* Task to carry out *
Extract each line bearing the word "Blender".

* Dataset *

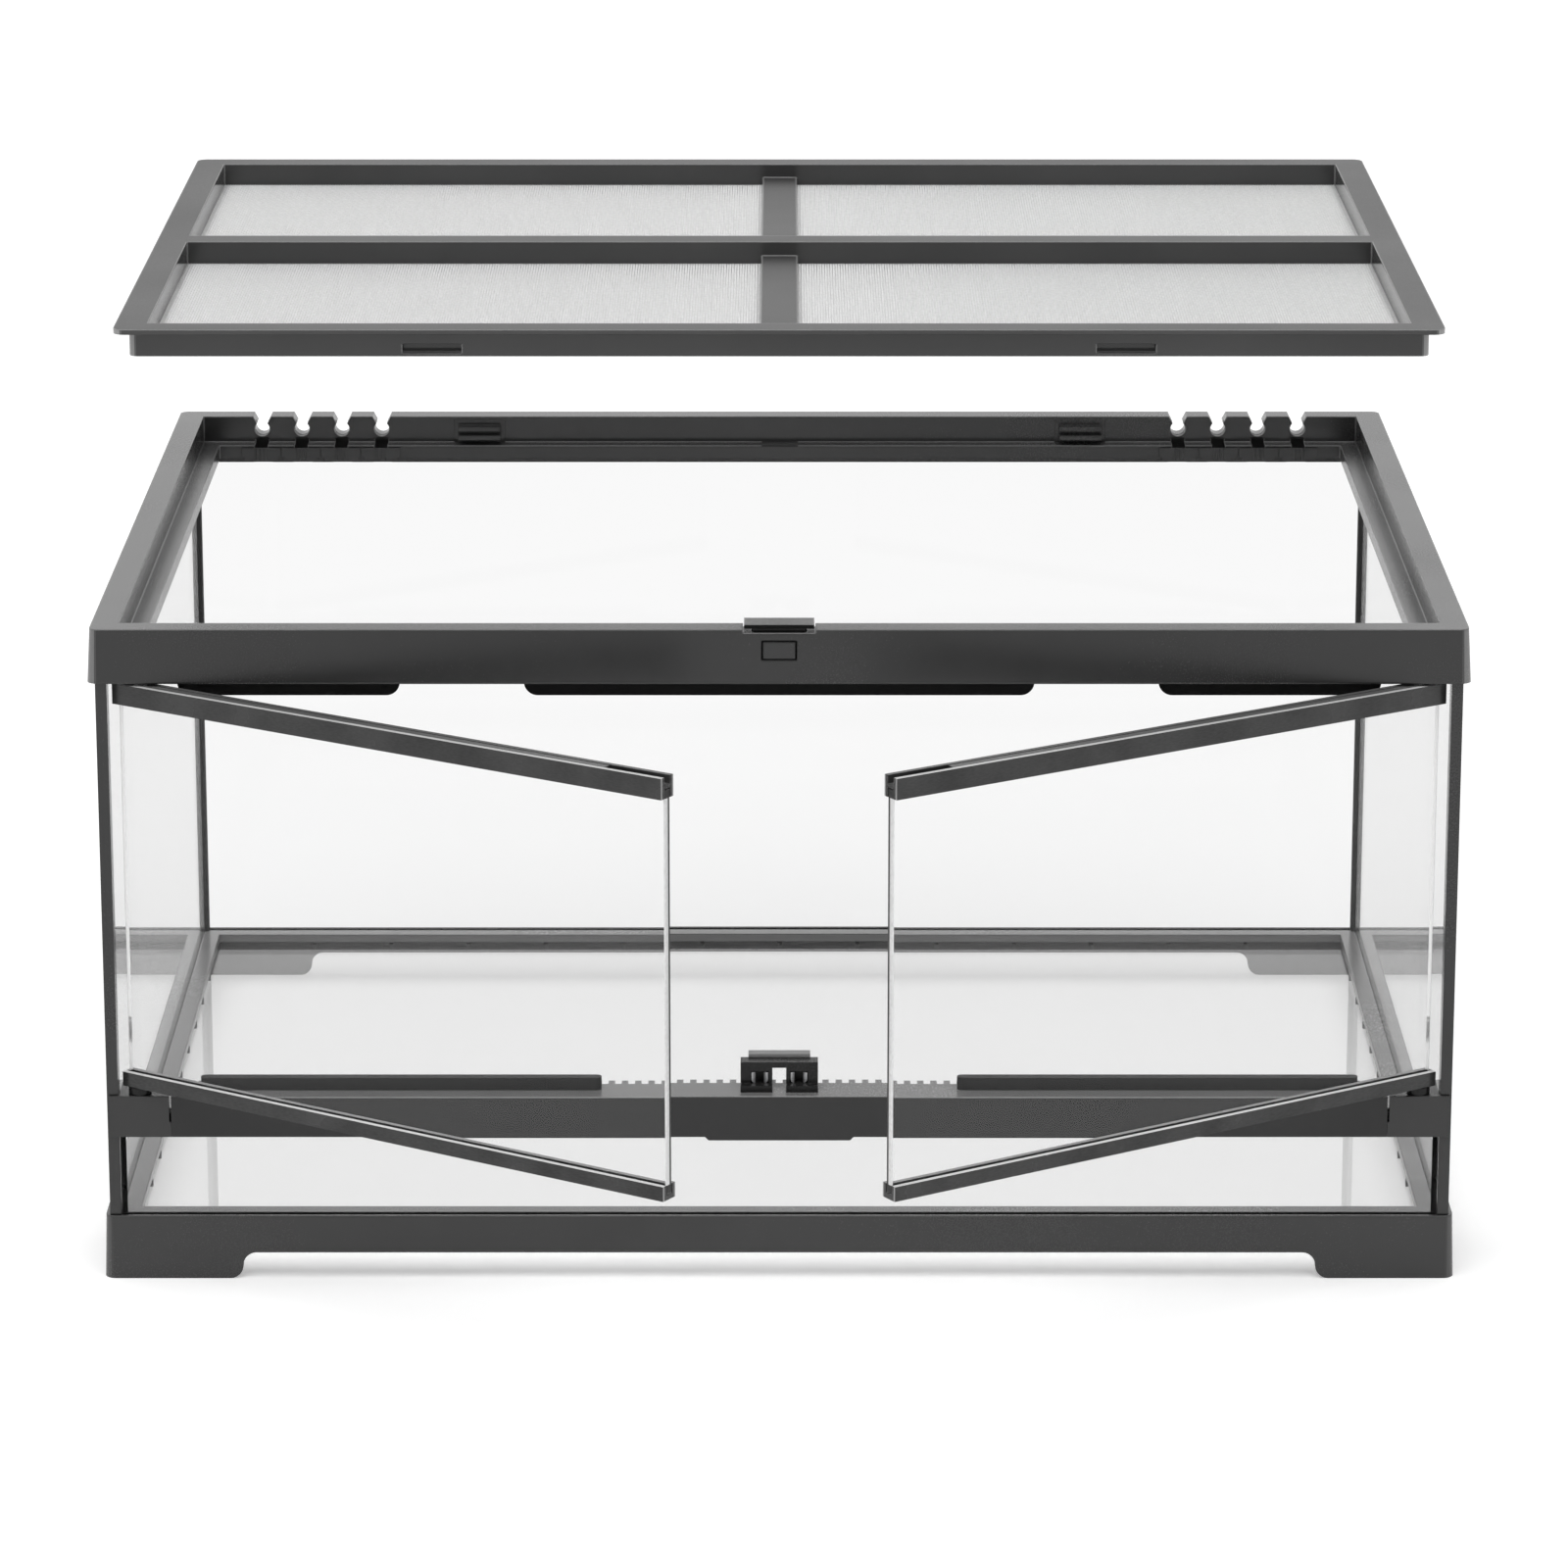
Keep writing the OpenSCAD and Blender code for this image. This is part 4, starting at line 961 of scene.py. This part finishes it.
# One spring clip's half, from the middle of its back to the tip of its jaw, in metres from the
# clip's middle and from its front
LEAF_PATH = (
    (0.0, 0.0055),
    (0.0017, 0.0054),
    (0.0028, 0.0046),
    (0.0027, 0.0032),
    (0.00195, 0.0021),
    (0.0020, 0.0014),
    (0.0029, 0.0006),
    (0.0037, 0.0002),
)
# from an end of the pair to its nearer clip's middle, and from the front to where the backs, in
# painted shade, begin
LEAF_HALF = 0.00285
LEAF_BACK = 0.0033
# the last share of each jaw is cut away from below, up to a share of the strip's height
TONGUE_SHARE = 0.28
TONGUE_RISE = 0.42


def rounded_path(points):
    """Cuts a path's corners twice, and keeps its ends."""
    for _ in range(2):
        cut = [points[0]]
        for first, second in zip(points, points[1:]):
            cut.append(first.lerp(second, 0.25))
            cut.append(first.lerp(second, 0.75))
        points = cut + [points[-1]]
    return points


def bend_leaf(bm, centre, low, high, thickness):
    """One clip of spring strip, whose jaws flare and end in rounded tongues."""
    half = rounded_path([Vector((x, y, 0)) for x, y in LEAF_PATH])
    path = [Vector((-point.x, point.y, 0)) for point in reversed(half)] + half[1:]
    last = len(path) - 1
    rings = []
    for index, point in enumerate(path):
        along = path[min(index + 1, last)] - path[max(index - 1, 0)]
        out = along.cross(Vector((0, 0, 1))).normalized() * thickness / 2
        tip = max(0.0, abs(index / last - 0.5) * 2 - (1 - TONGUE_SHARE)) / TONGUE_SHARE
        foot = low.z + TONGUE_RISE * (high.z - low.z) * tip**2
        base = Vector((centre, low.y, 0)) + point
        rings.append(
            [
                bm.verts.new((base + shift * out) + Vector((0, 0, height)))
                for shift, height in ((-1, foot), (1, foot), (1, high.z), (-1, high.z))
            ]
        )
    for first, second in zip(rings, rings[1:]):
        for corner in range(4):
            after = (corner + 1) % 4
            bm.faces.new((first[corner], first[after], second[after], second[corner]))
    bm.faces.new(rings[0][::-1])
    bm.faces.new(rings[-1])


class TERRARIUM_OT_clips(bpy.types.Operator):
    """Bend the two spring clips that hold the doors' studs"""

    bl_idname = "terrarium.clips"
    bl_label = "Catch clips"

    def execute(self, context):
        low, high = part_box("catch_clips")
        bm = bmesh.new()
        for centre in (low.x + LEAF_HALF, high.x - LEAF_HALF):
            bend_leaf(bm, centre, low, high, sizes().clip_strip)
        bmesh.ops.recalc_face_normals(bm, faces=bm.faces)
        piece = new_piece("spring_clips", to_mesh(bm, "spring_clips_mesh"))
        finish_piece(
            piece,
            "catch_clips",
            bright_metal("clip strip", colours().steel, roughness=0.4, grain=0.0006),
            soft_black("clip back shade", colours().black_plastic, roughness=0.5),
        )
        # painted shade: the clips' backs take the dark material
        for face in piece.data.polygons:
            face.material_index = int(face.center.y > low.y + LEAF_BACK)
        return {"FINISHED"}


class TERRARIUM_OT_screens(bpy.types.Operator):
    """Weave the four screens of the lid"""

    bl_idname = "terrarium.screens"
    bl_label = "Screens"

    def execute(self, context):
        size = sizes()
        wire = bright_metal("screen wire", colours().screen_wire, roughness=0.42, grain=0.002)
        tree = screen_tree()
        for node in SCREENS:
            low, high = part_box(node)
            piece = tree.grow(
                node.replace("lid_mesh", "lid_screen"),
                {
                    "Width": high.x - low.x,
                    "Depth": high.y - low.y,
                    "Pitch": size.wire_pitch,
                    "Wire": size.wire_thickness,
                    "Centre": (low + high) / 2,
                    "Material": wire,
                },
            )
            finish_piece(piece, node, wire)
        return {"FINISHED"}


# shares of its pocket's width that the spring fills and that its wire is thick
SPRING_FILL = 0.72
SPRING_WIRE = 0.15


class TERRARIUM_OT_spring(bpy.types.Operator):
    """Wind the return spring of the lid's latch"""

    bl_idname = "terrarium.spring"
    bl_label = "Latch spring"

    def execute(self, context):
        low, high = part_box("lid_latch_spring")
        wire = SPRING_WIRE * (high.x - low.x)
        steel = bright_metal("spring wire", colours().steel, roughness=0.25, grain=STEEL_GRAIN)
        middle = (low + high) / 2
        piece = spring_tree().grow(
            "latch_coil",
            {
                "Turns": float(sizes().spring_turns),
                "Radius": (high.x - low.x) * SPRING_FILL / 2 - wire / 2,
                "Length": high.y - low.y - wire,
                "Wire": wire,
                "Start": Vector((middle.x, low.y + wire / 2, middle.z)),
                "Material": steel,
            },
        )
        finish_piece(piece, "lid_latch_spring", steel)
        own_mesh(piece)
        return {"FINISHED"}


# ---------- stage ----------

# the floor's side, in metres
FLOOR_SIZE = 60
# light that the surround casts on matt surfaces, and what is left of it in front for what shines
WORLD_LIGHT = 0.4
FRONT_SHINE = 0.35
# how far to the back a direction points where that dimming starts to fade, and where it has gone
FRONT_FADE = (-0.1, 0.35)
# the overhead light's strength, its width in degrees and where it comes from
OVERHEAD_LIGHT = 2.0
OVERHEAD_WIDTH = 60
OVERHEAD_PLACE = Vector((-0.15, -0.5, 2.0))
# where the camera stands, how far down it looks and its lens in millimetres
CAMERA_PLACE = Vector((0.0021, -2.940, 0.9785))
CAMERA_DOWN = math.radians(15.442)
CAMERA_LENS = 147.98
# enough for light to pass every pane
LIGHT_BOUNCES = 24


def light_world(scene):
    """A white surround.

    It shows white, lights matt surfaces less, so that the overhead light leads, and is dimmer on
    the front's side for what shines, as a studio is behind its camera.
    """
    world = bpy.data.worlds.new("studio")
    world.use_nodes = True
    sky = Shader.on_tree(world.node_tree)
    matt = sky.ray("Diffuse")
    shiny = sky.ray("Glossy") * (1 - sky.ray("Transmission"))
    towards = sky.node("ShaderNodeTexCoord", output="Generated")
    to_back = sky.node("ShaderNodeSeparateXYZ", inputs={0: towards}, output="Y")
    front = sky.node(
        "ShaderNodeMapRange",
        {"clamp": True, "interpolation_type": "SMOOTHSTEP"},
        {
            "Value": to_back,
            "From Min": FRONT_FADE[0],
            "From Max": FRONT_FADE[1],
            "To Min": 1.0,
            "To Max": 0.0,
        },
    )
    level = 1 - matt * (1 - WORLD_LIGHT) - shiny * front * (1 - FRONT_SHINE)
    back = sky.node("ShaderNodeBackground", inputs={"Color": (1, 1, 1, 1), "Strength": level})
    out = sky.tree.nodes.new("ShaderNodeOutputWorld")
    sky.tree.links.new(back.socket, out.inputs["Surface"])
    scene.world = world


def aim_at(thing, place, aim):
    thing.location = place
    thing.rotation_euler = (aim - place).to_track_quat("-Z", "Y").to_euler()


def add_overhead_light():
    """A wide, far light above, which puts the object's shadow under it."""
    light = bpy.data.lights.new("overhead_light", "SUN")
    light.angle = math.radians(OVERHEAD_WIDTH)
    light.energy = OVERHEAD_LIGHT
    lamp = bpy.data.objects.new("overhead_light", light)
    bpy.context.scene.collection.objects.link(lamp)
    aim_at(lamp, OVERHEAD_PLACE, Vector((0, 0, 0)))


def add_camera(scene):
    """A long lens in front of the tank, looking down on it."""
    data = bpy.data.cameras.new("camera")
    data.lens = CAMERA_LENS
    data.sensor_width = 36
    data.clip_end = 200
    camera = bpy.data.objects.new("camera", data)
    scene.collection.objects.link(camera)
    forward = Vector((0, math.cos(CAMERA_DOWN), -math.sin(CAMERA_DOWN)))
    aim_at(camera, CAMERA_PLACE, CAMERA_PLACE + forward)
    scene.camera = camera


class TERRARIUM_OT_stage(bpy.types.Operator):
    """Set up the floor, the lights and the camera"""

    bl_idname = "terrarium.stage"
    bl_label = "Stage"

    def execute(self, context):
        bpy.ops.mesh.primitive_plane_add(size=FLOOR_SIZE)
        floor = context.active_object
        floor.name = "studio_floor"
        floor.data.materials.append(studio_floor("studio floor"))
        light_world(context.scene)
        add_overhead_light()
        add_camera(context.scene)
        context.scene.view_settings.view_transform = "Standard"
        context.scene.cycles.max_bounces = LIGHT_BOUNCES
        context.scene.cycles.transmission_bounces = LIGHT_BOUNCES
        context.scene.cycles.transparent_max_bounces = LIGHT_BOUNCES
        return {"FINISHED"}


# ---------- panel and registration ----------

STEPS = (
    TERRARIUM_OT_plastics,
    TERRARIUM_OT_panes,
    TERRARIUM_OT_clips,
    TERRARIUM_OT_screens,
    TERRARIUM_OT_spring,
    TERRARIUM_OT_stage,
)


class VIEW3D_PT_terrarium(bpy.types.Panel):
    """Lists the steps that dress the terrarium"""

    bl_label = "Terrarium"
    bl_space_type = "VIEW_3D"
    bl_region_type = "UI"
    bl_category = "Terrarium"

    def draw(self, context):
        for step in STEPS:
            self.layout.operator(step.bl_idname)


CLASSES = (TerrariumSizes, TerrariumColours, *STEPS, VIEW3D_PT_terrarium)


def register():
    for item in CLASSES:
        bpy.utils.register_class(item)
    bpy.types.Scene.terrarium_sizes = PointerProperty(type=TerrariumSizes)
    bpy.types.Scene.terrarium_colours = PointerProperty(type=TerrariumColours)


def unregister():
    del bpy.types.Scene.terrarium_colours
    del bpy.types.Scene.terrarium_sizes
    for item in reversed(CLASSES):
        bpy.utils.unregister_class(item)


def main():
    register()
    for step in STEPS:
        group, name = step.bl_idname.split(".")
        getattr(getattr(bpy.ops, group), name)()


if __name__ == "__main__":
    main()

==

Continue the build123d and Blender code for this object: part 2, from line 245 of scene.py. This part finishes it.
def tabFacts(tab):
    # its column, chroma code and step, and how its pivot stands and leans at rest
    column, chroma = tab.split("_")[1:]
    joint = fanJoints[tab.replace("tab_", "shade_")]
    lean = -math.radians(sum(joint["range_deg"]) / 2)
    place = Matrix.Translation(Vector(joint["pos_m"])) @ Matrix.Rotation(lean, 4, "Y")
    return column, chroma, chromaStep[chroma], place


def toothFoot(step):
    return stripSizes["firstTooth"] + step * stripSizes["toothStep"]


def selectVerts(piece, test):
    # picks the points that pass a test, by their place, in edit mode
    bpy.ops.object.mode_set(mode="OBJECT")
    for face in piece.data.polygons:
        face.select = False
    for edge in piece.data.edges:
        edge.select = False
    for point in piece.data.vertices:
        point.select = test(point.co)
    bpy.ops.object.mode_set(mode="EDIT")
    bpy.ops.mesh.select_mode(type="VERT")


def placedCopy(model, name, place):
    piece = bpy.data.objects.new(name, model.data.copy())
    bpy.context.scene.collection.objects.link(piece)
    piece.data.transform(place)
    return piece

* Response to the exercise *
Keep writing the OpenSCAD and Blender code for this image. This is part 4, starting at line 961 of scene.py. This part finishes it.
Continue the build123d and Blender code for this object: part 2, from line 245 of scene.py. This part finishes it.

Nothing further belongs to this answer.